==== Data excerpts ====
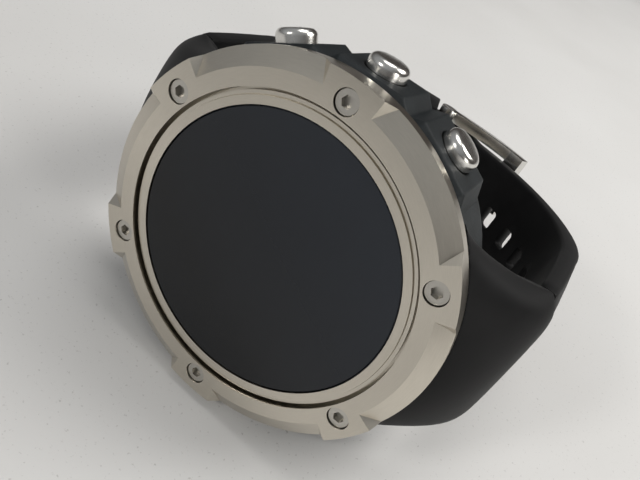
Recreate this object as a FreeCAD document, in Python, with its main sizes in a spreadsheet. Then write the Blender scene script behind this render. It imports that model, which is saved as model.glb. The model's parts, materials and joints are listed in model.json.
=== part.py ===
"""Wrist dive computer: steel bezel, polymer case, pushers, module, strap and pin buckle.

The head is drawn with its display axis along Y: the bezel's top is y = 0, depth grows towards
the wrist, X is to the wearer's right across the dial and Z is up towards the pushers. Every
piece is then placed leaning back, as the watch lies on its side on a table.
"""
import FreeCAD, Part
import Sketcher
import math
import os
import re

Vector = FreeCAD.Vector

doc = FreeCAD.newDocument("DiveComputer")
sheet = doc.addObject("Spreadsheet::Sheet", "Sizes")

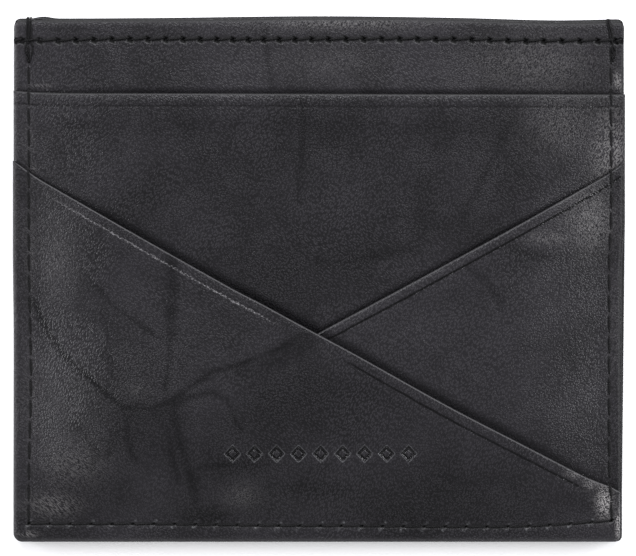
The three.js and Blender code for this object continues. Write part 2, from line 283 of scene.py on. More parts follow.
====
#### [Stated goal]
Copy out the material above in its entirety. Every detail must match.

#### [The response]
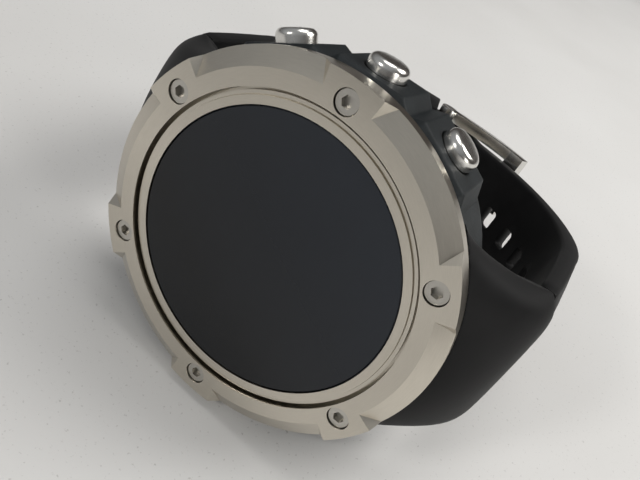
Recreate this object as a FreeCAD document, in Python, with its main sizes in a spreadsheet. Then write the Blender scene script behind this render. It imports that model, which is saved as model.glb. The model's parts, materials and joints are listed in model.json.
=== part.py ===
"""Wrist dive computer: steel bezel, polymer case, pushers, module, strap and pin buckle.

The head is drawn with its display axis along Y: the bezel's top is y = 0, depth grows towards
the wrist, X is to the wearer's right across the dial and Z is up towards the pushers. Every
piece is then placed leaning back, as the watch lies on its side on a table.
"""
import FreeCAD, Part
import Sketcher
import math
import os
import re

Vector = FreeCAD.Vector

doc = FreeCAD.newDocument("DiveComputer")
sheet = doc.addObject("Spreadsheet::Sheet", "Sizes")

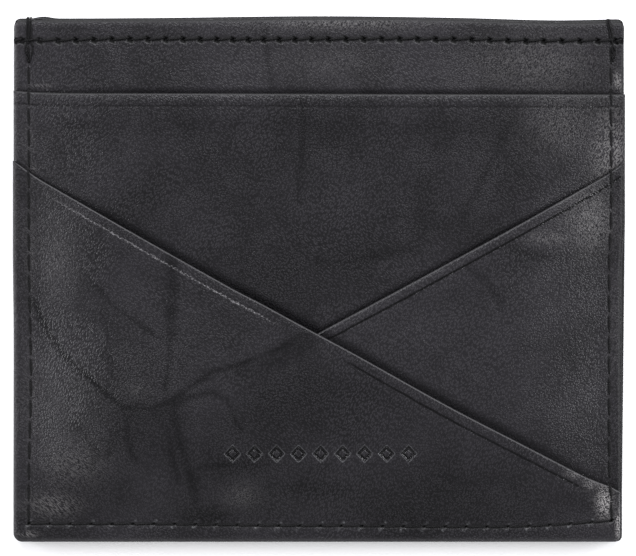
The three.js and Blender code for this object continues. Write part 2, from line 283 of scene.py on. More parts follow.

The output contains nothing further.